Once again, I’ve been attending the sessions.  The audience is made up of mostly parents and relatives, and the music teachers.  Oh yes, there is an adjudicator as well. 

I sit at the back and take in the talent.  And there is very real talent!!

We are blessed as a community.  The teachers are superb, the musicians are definitely well prepared (OK, most of them!), and the adjudication has been on a level that allows students to learn.

To showcase the talent, the final Friday night (this week) is a concert.  A long concert.  With highlights of musical pieces that have been played during the Festival.  Well worth a donation.

If you are around Kindersley this Friday night at 7:00 pm, drop by the St. Paul’s United church and join in on the talent!

Revisiting refugees

Monday, March 14th, 2016

A friend of mine was recently in Greece.  Not to see historic sites or ancient wonders.  He was there to see present day treasures washed ashore.
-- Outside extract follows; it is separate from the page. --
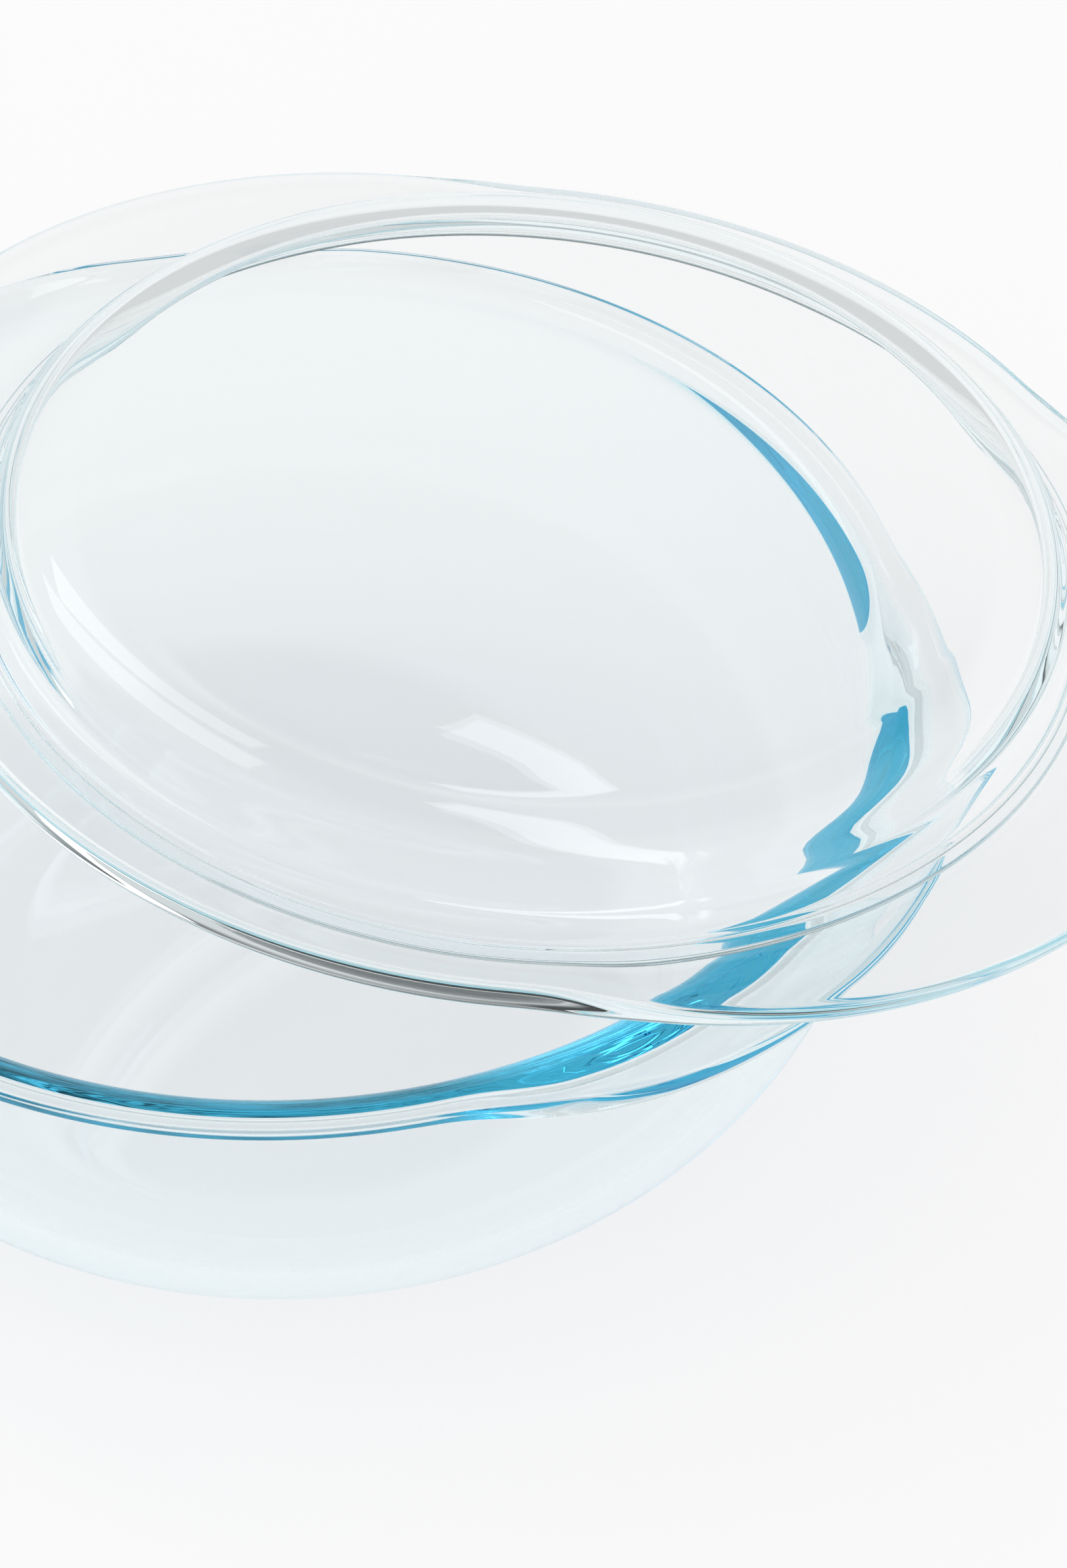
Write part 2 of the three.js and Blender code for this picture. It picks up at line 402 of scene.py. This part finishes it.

The refugee stream from war-torn and oppressive regimes has become ancient news.  We are almost immune to the tragedy.  We are oversaturated with information.

My friend felt the fear and the thankfulness face-to-face.  The little that he was able to provide in way of humanitarian aid was eagerly accepted.

We come with fear to the refugee crisis.  We wonder if terrorism will enter our shores if we bring refugees here.  We disguise our fear by saying that we cannot possibly accommodate an influx of people, nor can we possibly assimilate that kind of workforce in an already beleaguered economy.

We miss thankfulness that comes with a refugee crisis.  A refugee, by definition is looking for a refuge, a safe place, a harbour from storm.  Their joy in living in safety is contagious.  Their eagerness to build up the foundations of their adopted society is unrelenting.

My friend spoke to both my understanding of our society’s fears and missing of joy.  He took me into the Christian Holy Week that is now upon us.  He related that Jesus joyfully washed the dirty, path torn feet of Judas.

His betrayer. 

A terrorist to the safety of Jesus’ community.

That community has survived and thrived.  And we are worried about our small patch of dirt?